Visitor: When will you tell us where you keep the unicorns? 🦄
Us: As soon as visitors stop feeding squirrels and taking dangerous selfies with bison, we’ll let you know where the horses with giant spikes on their heads roam.
Operator: 911, what’s your emergency?
Me: Yeah, so I’ve heard of leaving your kid at the fire station, do they do pickup as well?
I napped the entire afternoon away.
I still feel like garbage but at least I’m well-rested garbage.
Bad luck, Atheists named Christian.
Why must a movie be “good” ? Is it not enough to sit somewhere dark and see a beautiful face, huge?
Hell hath no fury like me when I’m ranting and someone interrupts me with rationale.

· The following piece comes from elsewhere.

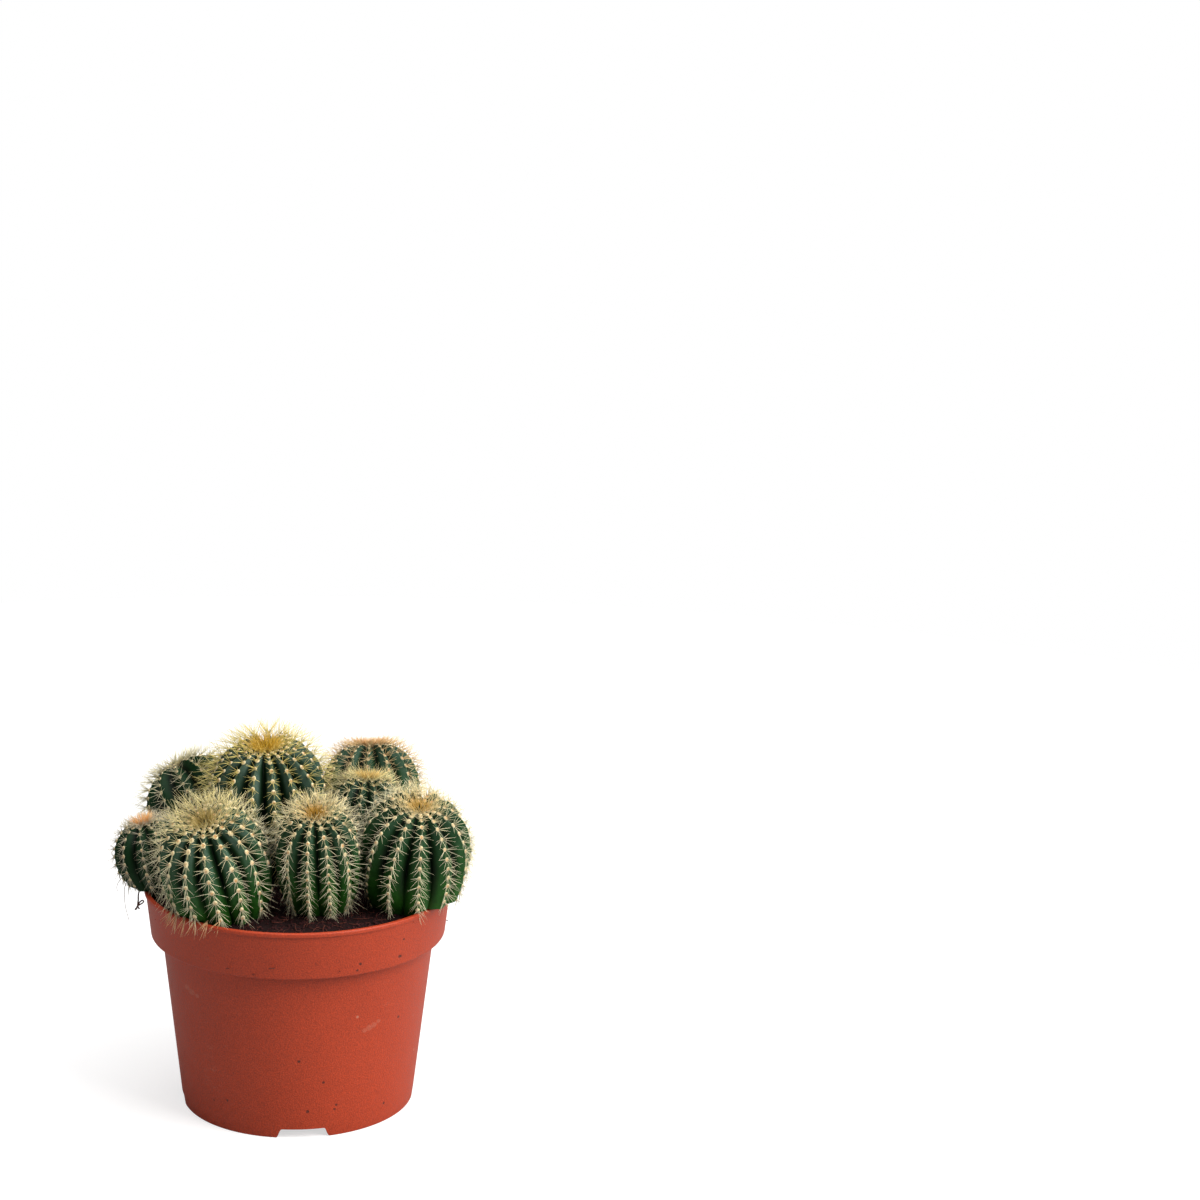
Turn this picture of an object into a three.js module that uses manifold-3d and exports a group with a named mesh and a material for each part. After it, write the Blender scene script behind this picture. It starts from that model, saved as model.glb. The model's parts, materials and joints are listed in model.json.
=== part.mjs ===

Why is it that when other women wear a chain over a turtleneck it looks impossibly chic but when I do it I look like that 1994 photo of The Rock
Her: Your house has a lot of cool stuff in it… Who plays the piano?
Me: Pretty much anybody who is trying to get on somebody’s nerves.
People say “like a boss” as if they forgot how much bosses suuuuck
This canned chili is terrible. No beans, hardly any spices, and for some reason, the side of the can has a picture of a Golden Retriever.
“Why won’t you loan a neighbor a cup of sugar?”
[ sigh ] “You’re a pile of ants wearing a bathrobe.”